The ban on the activities of the Mejlis of the Crimean Tatar people became part of a special operation carefully designed by Moscow to discredit the Crimean Tatar people at the international level.

I note that today marks 5 years since the ban, when the so-called Supreme Court of the Republic of Crimea recognized the activities of the Mejlis of the Crimean Tatar people as extremist and banned it in the Russian Federation, the same decision was later made by the Supreme Court of the Russian Federation in September 2016.

The decision of the International Court of Justice of April 19, 2017 to lift the ban on the activities of Mejlis of the Crimean Tatar people of the Russian Federation has not been implemented to this day.

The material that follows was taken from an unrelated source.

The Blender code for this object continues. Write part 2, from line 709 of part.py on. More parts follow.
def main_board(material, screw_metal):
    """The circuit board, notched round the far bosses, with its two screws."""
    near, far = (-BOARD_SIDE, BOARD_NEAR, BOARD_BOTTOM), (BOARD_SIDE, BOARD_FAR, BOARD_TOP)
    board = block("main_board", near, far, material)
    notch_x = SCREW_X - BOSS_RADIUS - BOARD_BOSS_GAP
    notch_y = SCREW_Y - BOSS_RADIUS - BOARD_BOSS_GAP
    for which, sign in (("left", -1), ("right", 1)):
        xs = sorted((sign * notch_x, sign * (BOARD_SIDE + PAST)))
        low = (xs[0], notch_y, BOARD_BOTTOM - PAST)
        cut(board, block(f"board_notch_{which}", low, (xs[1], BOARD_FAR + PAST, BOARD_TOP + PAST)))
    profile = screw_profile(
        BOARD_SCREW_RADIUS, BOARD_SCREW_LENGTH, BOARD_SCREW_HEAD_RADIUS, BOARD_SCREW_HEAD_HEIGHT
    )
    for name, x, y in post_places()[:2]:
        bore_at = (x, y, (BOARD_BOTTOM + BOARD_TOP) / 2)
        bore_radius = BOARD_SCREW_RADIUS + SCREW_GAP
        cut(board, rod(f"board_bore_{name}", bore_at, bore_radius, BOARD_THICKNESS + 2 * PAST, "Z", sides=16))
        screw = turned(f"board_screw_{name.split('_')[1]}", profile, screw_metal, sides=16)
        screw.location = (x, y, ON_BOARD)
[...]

Convinced of the impossibility of securing the loyalty of the Crimean Tatars either by positions and promises of political dividends, or by blackmail and repression, Moscow launched a special campaign to form in international public opinion the image of the Crimean Tatar people as a potentially dangerous community tending to radical extremist and terrorist actions.

Accordingly, the entire system of national self-government of the indigenous Crimean Tatar people – from the Mejlis of the Crimean Tatar people to regional and local Mejlises, which include 2,500 members, are presented by the Russian invaders as criminal communities trying to destabilize the situation on the peninsula.

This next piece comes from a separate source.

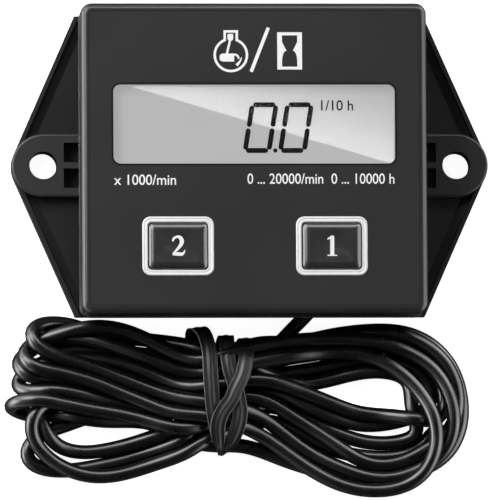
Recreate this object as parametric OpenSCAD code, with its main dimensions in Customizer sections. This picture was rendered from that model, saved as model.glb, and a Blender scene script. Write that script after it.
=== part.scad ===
// Engine hour meter: a flat panel meter with a display, two keys, two mounting ears and a sensing lead.
// It lies on its back, face up. The origin is under the middle of the meter, on its back.

/* [Case] */
// Width of the front case
case_w = 50; // [49:0.5:56]
// Height of the front case, down the face
case_h = 45; // [44:0.5:52]
// Depth of the meter from its back to the rim of its face
depth = 15; // [14.5:0.5:20]
// Radius of the case's four upright corners
corner_r = 1.6; // [1.3:0.1:2.4]
// Radius of the rounded edge round the face
edge_r = 1; // [0.6:0.1:1.2]
// Thickness of the case's side walls
wall = 1.5; // [1.2:0.1:1.7]
// Thickness of the case's face panel
face_t = 1.6; // [1.4:0.1:2]
// Height of the seam between case and base above the back
seam_z = 7; // [6.8:0.1:7.4]

/* [Base and ears] */
// How far the base stands in from the sides of the case
base_inset = 0.65; // [0.5:0.05:0.8]
// Thickness of the base's floor
floor_t = 1.6; // [1.2:0.1:1.6]
// Distance between the two mounting holes
hole_spacing = 60; // [58:0.5:66]
// Diameter of the mounting holes
hole_d = 4; // [3:0.1:5]
// Radius of the ear's round end, and half the width of its pad
ear_r = 4.6; // [4.2:0.1:5.5]
// Height of the pad round the mounting hole
pad_h = 4; // [3.4:0.1:5]
// Height of the rim along the ear's sloping edge
ear_rim_h = 2.8; // [2.6:0.1:3.2]
// Width of that rim's top
ear_rim_w = 0.6; // [0.4:0.1:1]
// Width of the gentle slope between the rim and the web
ear_rim_slope = 1.2; // [0.6:0.1:1.4]
// Thickness of the web between the rim and the base
ear_web_t = 1.8; // [1.2:0.1:2]
// How far the ear's shoulder stands out past the case
ear_shoulder = 0.4; // [0.2:0.1:1]
// Radius of the rounded top edge of the pad
pad_edge_r = 0.35; // [0.2:0.05:0.6]
// Length of the cored pockets beside the base, along the ear
pocket_l = 2.7; // [2:0.1:2.9]
// Width of each cored pocket
pocket_w = 2.85; // [2:0.05:3.2]
// Thickness of the rib between the two pockets
pocket_rib = 0.9; // [0.6:0.1:1.4]
// Thickness of the floor left under each pocket
pocket_floor = 1.2; // [0.8:0.1:1.6]

/* [Display] */
// Distance from the side of the case to the display opening
window_margin = 4.65; // [4.5:0.05:6.5]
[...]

Thus, the Russian Federation, along with committing other international crimes on the territory of Crimea as an occupying power, in particular those aimed at persecution and repression against citizens of Ukraine, changes the demographic and ethnic composition of the population of Crimea, carries out expropriation of property of Ukraine and its citizens, commits violations of the ecology of the peninsula and the adjacent waters of the Black and Azov Seas, destroys and steals the monuments of material culture and history of the Crimean Tatar people and at the same time grossly violates the norms of international law in terms of protecting the rights of indigenous peoples.

Of course, such criminal behavior of the Russian Federation in relation to Crimea and its inhabitants occupied by it should not only be reflected in the resolutions adopted annually by the UN General Assembly, but also should be punished.